Design of a sensitivity-enhanced optical fiber magnetic field sensor based on magnetostrictive composite

In this paper, a magnetic field sensor with simple fabrication, high sensitivity and wide measurement range is proposed. The sensor consists of fiber Bragg grating, sensitivity enhancement structure (SES), magnetostrictive particles and epoxy resin matrix. Metal tube with length of 5 mm is glued onto both sides of the grating as SES, and the mental tube is covered with grooves. The FBG with mental tubes is coated with the matrix made of magnetostrictive particles and resin. During the curing process of matrix, a uniform magnetic field with 200mT and parallel to the fiber is applied to make the orientation of magnetostrictive particles constant. It also can make particles have uniform spatial distribution.

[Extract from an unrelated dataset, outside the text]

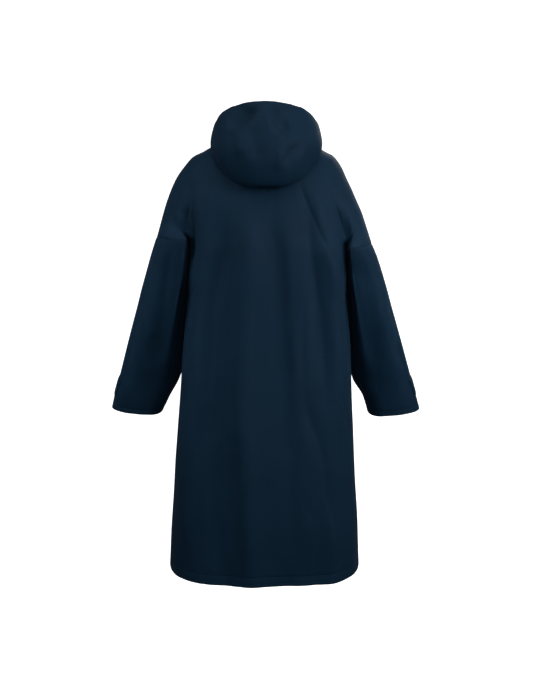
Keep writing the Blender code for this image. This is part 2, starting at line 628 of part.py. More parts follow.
def add_cuff_tab(side, points, normals, material, collection):
    """The tightening tab: a strip of the sleeve's own points, moved out past the seam gap."""
    outer = np.empty((len(CUFF_TAB_ROWS), len(CUFF_TAB_COLUMNS), 3))
    inner = outer.copy()
    for row, sleeve_row in enumerate(CUFF_TAB_ROWS):
        for column, sleeve_column in enumerate(CUFF_TAB_COLUMNS):
            place = grid_at(points, sleeve_row, sleeve_column)
            away = unit(grid_at(normals, sleeve_row, sleeve_column))
            inner[row, column] = place + away * SEAM_GAP
            outer[row, column] = place + away * (SEAM_GAP + CUFF_TAB_WALL)
    add_wall("cuff_tab_" + SIDE_NAMES[side], outer, inner, material, collection)


def hood_grid(side):
    around = np.array(HOOD_COLUMNS, float)[None, :]
    up = np.array(HOOD_ROWS, float)[:, None]

    def hood(rows, places):
        return hood_point(side, places, rows)

    points = hood(up, around)
    normals = face_directions(hood, up, around, (0, LIP_STATION), (0, 180), step=1e-3)
    # The outer face points down under the roll and up over the top: it is on one side of every column.
    if np.mean(normals[HOOD_ROWS.index(TOP_STATION - 1), :, 0]) * side < 0:
        normals = -normals
    normals[0] = neck_directions(points[0])
    normals[:, 0, 0] = 0
    normals[:, -1, 0] = 0
    normals = unit(normals)
    hollows = HOOD_HOLLOWS_LEFT if side == LEFT else HOOD_HOLLOWS_RIGHT
    depth = hollow_depth(hollows, around, up) * smooth(around / HOOD_SEAM_FADING)
    points = points + normals * depth[..., None]
    return points, points - WALL * normals


def add_hood(side, material, collection):
    outer, inner = hood_grid(side)
    add_wall("hood_" + SIDE_NAMES[side], outer, inner, material, collection)
    return outer, inner


def zip_edge(rows):
    """The tape's near edge, far edge and inward direction, from (outer, inner) pairs at a front edge."""
    edge = []
    for (outer, inner), (_, inner_beside) in rows:
        share = (TAPE_HALF_WIDTH - abs(inner[0])) / (abs(inner_beside[0]) - abs(inner[0]))
        far = inner + (inner_beside - inner) * min(share, 1.0)
        inward = unit((inner - outer) * np.array([0, 1, 1]))
        edge.append((inner, far, inward))
    return edge


def add_zip(fronts, hoods, material, collection):
    """The zip's strip, inside both fronts and the front edges of the hood. Returns its outer face."""
    columns = []
    for side in (LEFT, RIGHT):
        outer, inner = fronts[side]
        rows = [[(outer[row, c], inner[row, c]) for c in (0, 1)] for row in range(len(outer) - 1, -1, -1)]
        outer, inner = hoods[side]
        for row in range(1, HOOD_ROWS.index(TOP_STATION) + 1):
            rows.append([(outer[row, c], inner[row, c]) for c in (-1, -2)])
        edge = zip_edge(rows)
        pair = [[(far, inward) for _, far, inward in edge], [(near, inward) for near, _, inward in edge]]
        columns.extend(pair if side == LEFT else reversed(pair))
    face = np.array([[place + inward * SEAM_GAP for place, inward in column] for column in columns])
    depth = SEAM_GAP + TAPE_WALL
    under = np.array([[place + inward * depth for place, inward in column] for column in columns])
    add_wall("zip", face, under, material, collection)
    return face


def add_shape(name, shape, material, collection):
    mesh = bpy.data.meshes.new(name)
    shape.to_mesh(mesh)
    shape.free()
    mesh.shade_smooth()
    mesh.set_sharp_from_angle(angle=math.radians(40))
    mesh.materials.append(material)
    piece = bpy.data.objects.new(name, mesh)
    collection.objects.link(piece)
    return piece


def add_block(name, size, place, turn, material, collection):
    """A box with rounded edges, turned about X."""
    shape = bmesh.new()
    bmesh.ops.create_cube(shape, size=1.0)
    bmesh.ops.scale(shape, vec=size, verts=shape.verts)
    bmesh.ops.bevel(
        shape, geom=shape.edges, offset=min(size) * BLOCK_ROUNDING, segments=2, profile=0.5, affect="EDGES"
    )
    matrix = Matrix.Translation(place) @ Matrix.Rotation(turn, 4, "X")
    shape.transform(matrix)
    return add_shape(name, shape, material, collection)


def add_rod(name, radius, length, place, material, collection):
    """A round rod along X."""
    shape = bmesh.new()
    bmesh.ops.create_cone(
        shape, cap_ends=True, segments=ROD_SEGMENTS, radius1=radius, radius2=radius, depth=length
    )
    shape.transform(Matrix.Translation(place) @ Matrix.Rotation(math.pi / 2, 4, "Y"))
    return add_shape(name, shape, material, collection)


def combine(target, other, operation, cutters):
    """A Boolean with a helper that goes into the cutters' collection."""
    change = target.modifiers.new(operation.lower(), "BOOLEAN")
    change.operation = operation
    change.solver = "EXACT"
    change.object = other
    other.hide_render = True
    other.display_type = "WIRE"
    cutters.objects.link(other)
    for collection in list(other.users_collection):
        if collection != cutters:
            collection.objects.unlink(other)


def add_slider(face, material, collection, cutters):
    """The slider near the top of the closed zip, with two ears and a pin. Returns the pin's place."""
    track = face[ZIP_TRACK_COLUMN]
    top = np.interp(-SLIDER_DROP + SLIDER_HEIGHT / 2, track[:, 2], track[:, 1])
    bottom = np.interp(-SLIDER_DROP - SLIDER_HEIGHT / 2, track[:, 2], track[:, 1])
    lean = math.atan2(top - bottom, SLIDER_HEIGHT)
    out = np.array([0, math.cos(lean), -math.sin(lean)])
    upward = np.array([0, math.sin(lean), math.cos(lean)])
    base = np.array([0, (top + bottom) / 2, -SLIDER_DROP]) + out * SLIDER_STAND_OFF
    middle = base + out * SLIDER_DEPTH / 2
    size = (SLIDER_WIDTH, SLIDER_DEPTH, SLIDER_HEIGHT)
    slider = add_block("slider", size, middle, -lean, material, collection)
    pin = base + out * (SLIDER_DEPTH + EAR_REACH - EAR_HEIGHT / 2) + upward * PIN_ABOVE_MIDDLE
    ear_length = EAR_REACH + SLIDER_DEPTH / 2
    for side in (LEFT, RIGHT):
        place = base + out * (SLIDER_DEPTH / 2 + ear_length / 2) + upward * PIN_ABOVE_MIDDLE
        place = place + np.array([side * (SLIDER_WIDTH - EAR_THICKNESS) / 2 - side * EAR_INSET, 0, 0])
        size = (EAR_THICKNESS, ear_length, EAR_HEIGHT)
        ear = add_block("ear_" + SIDE_NAMES[side], size, place, -lean, material, collection)
        combine(slider, ear, "UNION", cutters)
    length = SLIDER_WIDTH - 2 * EAR_INSET - EAR_THICKNESS
    rod = add_rod("pin", PIN_RADIUS, length, pin, material, collection)
    combine(slider, rod, "UNION", cutters)
    return pin


def add_pull_tab(pin, material, collection, cutters):
    """The pull tab, hanging from the pin by its eye. Its origin is on the pin's axis."""
    place = pin - np.array([0, 0, TAB_LENGTH / 2])
    tab = add_block("pull_tab", (TAB_WIDTH, TAB_THICKNESS, TAB_LENGTH), place, 0.0, material, collection)
    eye = add_rod("eye", EYE_RADIUS, TAB_WIDTH, pin, material, collection)
    combine(tab, eye, "UNION", cutters)
    bore = add_rod("bore", PIN_RADIUS + EYE_CLEARANCE, 2 * TAB_WIDTH, pin, material, collection)
    combine(tab, bore, "DIFFERENCE", cutters)
    tab.data.transform(Matrix.Translation(-pin))
    tab.matrix_world = Matrix.Translation(pin)


def make_material(name, roughness, metallic=0.0):
    material = bpy.data.materials.new(name)
    material.use_nodes = True
    shader = material.node_tree.nodes["Principled BSDF"]
    shader.inputs["Base Color"].default_value = COLOURS[name]
    shader.inputs["Roughness"].default_value = roughness
    shader.inputs["Metallic"].default_value = metallic
    return material


def make_collection(name):
    collection = bpy.data.collections.new(name)
    bpy.context.scene.collection.children.link(collection)
    return collection


def main():
    for old in list(bpy.data.objects):
        bpy.data.objects.remove(old, do_unlink=True)
    robe = make_collection(COLLECTION)
    shell = make_material("shell", 0.7)
    tape = make_material("tape", 0.8)
    metal = make_material("metal", 0.4, metallic=1.0)
    add_back(shell, robe)
    fronts = {side: add_front(side, shell, robe) for side in (LEFT, RIGHT)}
    hoods = {side: add_hood(side, shell, robe) for side in (LEFT, RIGHT)}
    for side in (LEFT, RIGHT):
        points, normals = add_sleeve(side, shell, robe)
        add_cuff_tab(side, points, normals, shell, robe)
    face = add_zip(fronts, hoods, tape, robe)
    cutters = make_collection(COLLECTION + "_cutters")
    cutters.hide_render = True
    pin = add_slider(face, metal, robe, cutters)
    add_pull_tab(pin, metal, robe, cutters)


main()
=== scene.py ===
"""The looks of the hooded changing robe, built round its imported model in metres.

The cloth repeats the named sizes and forms of the robe's solids on finer grids, with its creases,
seams and stitching added. The back of the robe faces -Y and the wearer's left is -X. Heights are
given as drops below the nape.
"""

import math
from collections import namedtuple
from functools import partial

import bmesh
import bpy
import numpy as np
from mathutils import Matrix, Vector


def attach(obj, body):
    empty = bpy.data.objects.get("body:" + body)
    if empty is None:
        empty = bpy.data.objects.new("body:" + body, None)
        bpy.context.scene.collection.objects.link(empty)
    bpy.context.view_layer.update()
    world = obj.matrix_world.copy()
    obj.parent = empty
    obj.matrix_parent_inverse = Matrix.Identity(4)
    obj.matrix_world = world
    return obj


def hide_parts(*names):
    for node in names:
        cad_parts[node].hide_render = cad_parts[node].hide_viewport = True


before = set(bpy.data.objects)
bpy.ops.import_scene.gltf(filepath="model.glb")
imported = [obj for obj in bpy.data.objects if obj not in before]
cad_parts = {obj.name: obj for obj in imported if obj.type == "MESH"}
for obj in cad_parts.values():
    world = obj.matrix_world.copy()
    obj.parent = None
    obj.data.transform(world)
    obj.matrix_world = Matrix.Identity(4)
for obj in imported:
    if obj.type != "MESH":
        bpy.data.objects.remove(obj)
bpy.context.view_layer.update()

LEFT = -1
RIGHT = 1
BACK = -1
FRONT = 1
SIDE_NAMES = {LEFT: "left", RIGHT: "right"}
HALF_NAMES = {BACK: "back", FRONT: "front"}

# Cloth and seams, as the solids have them, but the shell is drawn thinner than the solid wall, and
# its seams are all but closed, so that no light comes through them.
WALL = 0.0022
SHELL = 0.0013
SEAM_GAP = 0.000004
# How square a section is, where 2 is an ellipse. The back of the body hangs flatter than the rest.
SQUARENESS = 2.25
BACK_SQUARENESS = 3.2
ZIP_OPENING_HALF = 0.005
NECK_GAP = 0.00004
NECK_LEVEL = -0.015
ARMHOLE_LEVEL = 0.290
HEM_LEVEL = 1.149
CUFF_LEVEL = 0.7405
PARTING_ANGLE = math.radians(46)
SEAM_EASE = 0.015
HEM_CURVE = 1.1

# Where folds, creases and the bridge over the cleft beside the arm fade out, as shares of a width
# or of a length. At the neck this is in metres, and on the hood in degrees and in stations.
FOLD_FADING = 0.2
SIDE_FADING = 0.15
ZIP_FADING = 0.2
CREASE_FADING = 0.25
CLEFT_SHARE = 0.28
CLEFT_FADING = 0.30
NECK_FADING = 0.05
HOOD_SEAM_FADING = 12
HOOD_CREASES_END = 100
HOOD_CREASES_FADING = 25
HOOD_LIP_FADING = 0.4
HOOD_NECK_FADING = 0.5

# The points that the body's and the arms' cloth face away from, as drops, and how far the bottom of
# the fold between them is turned to the back or the front.
BODY_MIDDLE_DROP = 0.25
ARM_MIDDLE_BELOW = 0.03
FOLD_BOTTOM_BIAS = 0.1

# Ripples are longer along the cloth than across it. Each kind of piece has its own random waves.
RIPPLE_WAVES = 7
RIPPLE_LENGTHS = (0.03, 0.11)
RIPPLE_SIZE = 0.0035
RIPPLE_ACROSS = 1.5
RIPPLE_ALONG = 0.6
BODY_SEED = 11
SLEEVE_SEED = 23
HOOD_SEED = 31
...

Firstly, by comparing the performances of sensors made of three different resin without mental tube with the sensor made by gluing FBG onto Terfenol-D rod directly, it is found that the sensor with epoxy crystal adhesive has the highest sensitivity reaching 0.58 pm/mT. Secondly the sensor based on epoxy crystal adhesive with SES is evaluated. Compared with the sensor without SES and gluing diretly, the sensitivity increases 5.17 times to 3.58 pm/mT and the measurement expands ranging from 0 mT to 226 mT.